If you would like a copy of the 2018 Fishing Breaks brochure please email me with your address or you may view it online here.





A GLIMPSE OF HOPE

I know I regularly bore you with my well known winter rain obsession, but you could not do better than this for an illustration of the power of precipitation.

When we talk about rain for the 'winter flush' on the chalkstreams this is what we mean and this is the result. Pristine perfection of bright, clean gravel (did you ever know it could be this white?) not to mention the first sprouts of new season ranunculus as shot yesterday by keeper Simon Fields on the Test headwaters.





















Bring on the spring!


QUOTE OF THE MONTH

I am not sure when Ellen DeGeneres, American stand-up comedian, sitcom actress and latterly a hugely successful TV chat show host actually said this but it made me laugh out loud. 
Thanks to Stuart Spindler, a Fishing Breaks regular for more years than both of us care to remember, for sending in these pithy few lines:
"Catch-and-release, that's like running down pedestrians in your car and then, when they get up and limp away, saying -- Off you go! That's fine. I just wanted to see if I could hit you."

QUIZ

The bleak February countryside, shorn of all cover, is a great time to watch the local residents going about daily survival. These are who I see from my desk as I write this.
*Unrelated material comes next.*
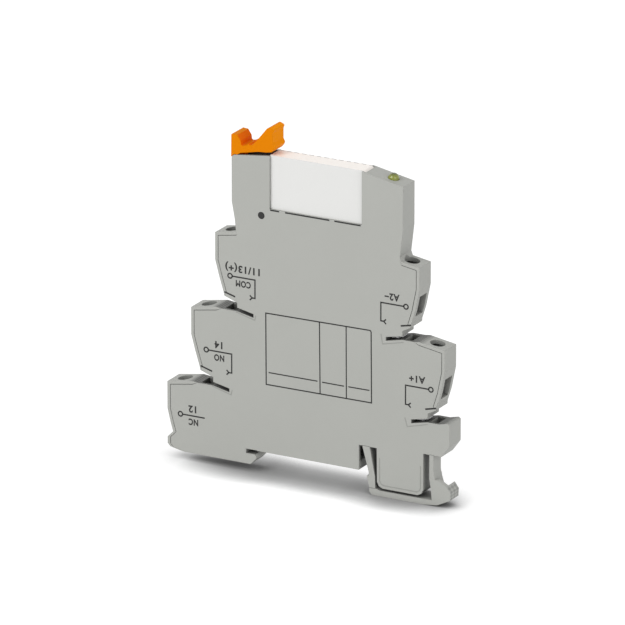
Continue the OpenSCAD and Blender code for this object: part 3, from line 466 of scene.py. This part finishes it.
# The status light: a clear yellow-green dome over the light on its two leads.
# Its crown is painted dark, as the post's dark inside seen through it, and its flanks take painted light.
lens_green = Look("lens_green")
flank_painted_light = lens_green.facing()[2].ramp(0.97, 0.55)
lens_green.set(Base_Color=lens_green.mix(flank_painted_light, colour(90, 98, 30), colour(160, 168, 50)),
               Roughness=lens_green.noise(500) * 0.08 + 0.08, Transmission_Weight=0.35, Coat_Weight=0.6,
               Subsurface_Weight=0.15, Subsurface_Radius=(0.001, 0.001, 0.0005))
dress(lens_green, "status_lens")


# Metal parts are stamped or turned: brass for the current paths, tinned where a bridge plugs in,
# zinc-plated steel for the clamps and the magnet, and a copper alloy for the moving spring.
def stamped(name, tone, rough, streak=300, metal=1.0):
    look = Look(name)
    cloud = look.noise(streak, 4)
    return look.set(Base_Color=look.mix(cloud, colour(*tone, share=0.88), colour(*tone, share=1.08)),
                    Roughness=look.noise(streak * 4) * 0.16 + (rough - 0.08), Metallic=metal)


brass = stamped("brass", (203, 168, 98), 0.34)
tinned = stamped("tinned", (222, 222, 222), 0.34, metal=0.7)
zinc = stamped("zinc_steel", (200, 203, 206), 0.4, metal=0.55)
copper = stamped("spring_bronze", (206, 150, 104), 0.32)
wire = stamped("wound_wire", (190, 96, 50), 0.4, 2500)
terminals = ("12", "14", "11", "a2", "a1")
for t in terminals:
    dress(zinc, "clamp_screw_" + t, "clamp_cage_" + t)
    dress(brass, "busbar_" + t, "socket_contact_" + t)
dress(tinned, *("bridge_contact_" + t for t in ("12", "14", "a1", "a2")))
dress(zinc, "coil_core", "relay_yoke", "relay_armature")
dress(brass, "coil_pins", "contact_pin_nc", "contact_pin_com", "contact_pin_no")
dress(copper, "moving_spring")
dress(wire, "coil_winding")

# Inside are the circuit board and its parts, the relay's bobbin and its card.
# They are moulded, or lacquered over, and their colours are those usual for such parts.
dress(moulded("board_green", (64, 120, 74), rough=0.35, grain=0.1), "circuit_board")
dress(moulded("epoxy_black", (40, 40, 42), rough=0.5), "bridge_rectifier", "suppressor_diode")
dress(moulded("resistor_blue", (140, 180, 200), rough=0.3, grain=0.05), "series_resistor")
dress(moulded("capacitor_sleeve", (52, 56, 82), rough=0.3, grain=0.05), "smoothing_capacitor")
dress(moulded("clear_resin", (222, 222, 180), rough=0.2, grain=0.0), "status_led")
dress(moulded("bobbin_natural", (218, 212, 192), rough=0.45), "coil_bobbin")
dress(moulded("card_red", (204, 80, 66), rough=0.45), "pusher_card")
As ever, all just for fun and the answers at the bottom of the page.
 
1)     Who lives in a drey?

2)     Is the egret native to Britain?  

3)     Who imported the rabbit to the British Isles?


Have a good half term.

 
Best wishes,Simon Signature    
Founder & Managing Director


Quiz answers:
1)     It is a squirrel nest, typically a bundle of twigs. It may also be spelt 'dray'.

2)     No. This small, white heron first appeared in the late 1980's from mainland Europe and begun breeding in 1996.

3)     The Normans from what is now northern France in the 12th century.